Visualize query results
Now that you’ve explored various ways to query files in the data lake by using SQL queries, you can analyze the results of these queries to gain insights into the data. Often, insights are easier to uncover by visualizing the query results in a chart; which you can easily do by using the integrated charting functionality in the Synapse Studio query editor.
- On the Develop page, create a new empty SQL query.

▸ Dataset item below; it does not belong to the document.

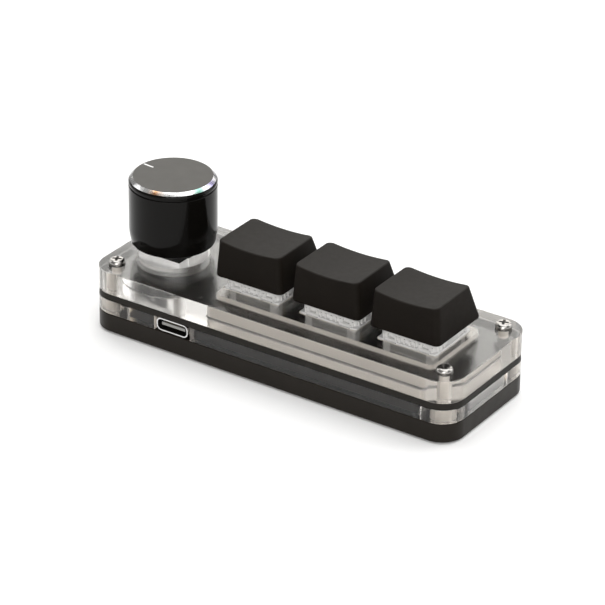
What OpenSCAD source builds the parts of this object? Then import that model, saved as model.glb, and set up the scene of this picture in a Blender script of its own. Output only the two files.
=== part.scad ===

- Ensure that the script is connected to the Built-in SQL pool and the Sales database.
-
Enter the following SQL code:
SELECT YEAR(OrderDate) AS OrderYear, SUM((UnitPrice * Quantity) + TaxAmount) AS GrossRevenue FROM dbo.orders GROUP BY YEAR(OrderDate) ORDER BY OrderYear;
- In the Results pane, select Chart and view the chart that is created for you; which should be a line chart.
-
Change the Category column to OrderYear so that the line chart shows the revenue trend over the three year period from 2019 to 2021:
-
Switch the Chart type to Column to see the yearly revenue as a column chart:
- Experiment with the charting functionality in the query editor. It offers some basic charting capabilities that you can use while interactively exploring data, and you can save charts as images to include in reports. However, functionality is limited compared to enterprise data visualization tools such as Microsoft Power BI.
Delete Azure resources
If you’ve finished exploring Azure Synapse Analytics, you should delete the resources you’ve created to avoid unnecessary Azure costs.
- Close the Synapse Studio browser tab and return to the Azure portal.
- On the Azure portal, on the Home page, select Resource groups.
- Select the dp000-xxxxxxx resource group for your Synapse Analytics workspace (not the managed resource group), and verify that it contains the Synapse workspace and storage account for your workspace.
- At the top of the Overview page for your resource group, select Delete resource group.
-
Enter the dp000-xxxxxxx resource group name to confirm you want to delete it, and select Delete.
After a few minutes, your Azure Synapse workspace resource group and the managed workspace resource group associated with it will be deleted.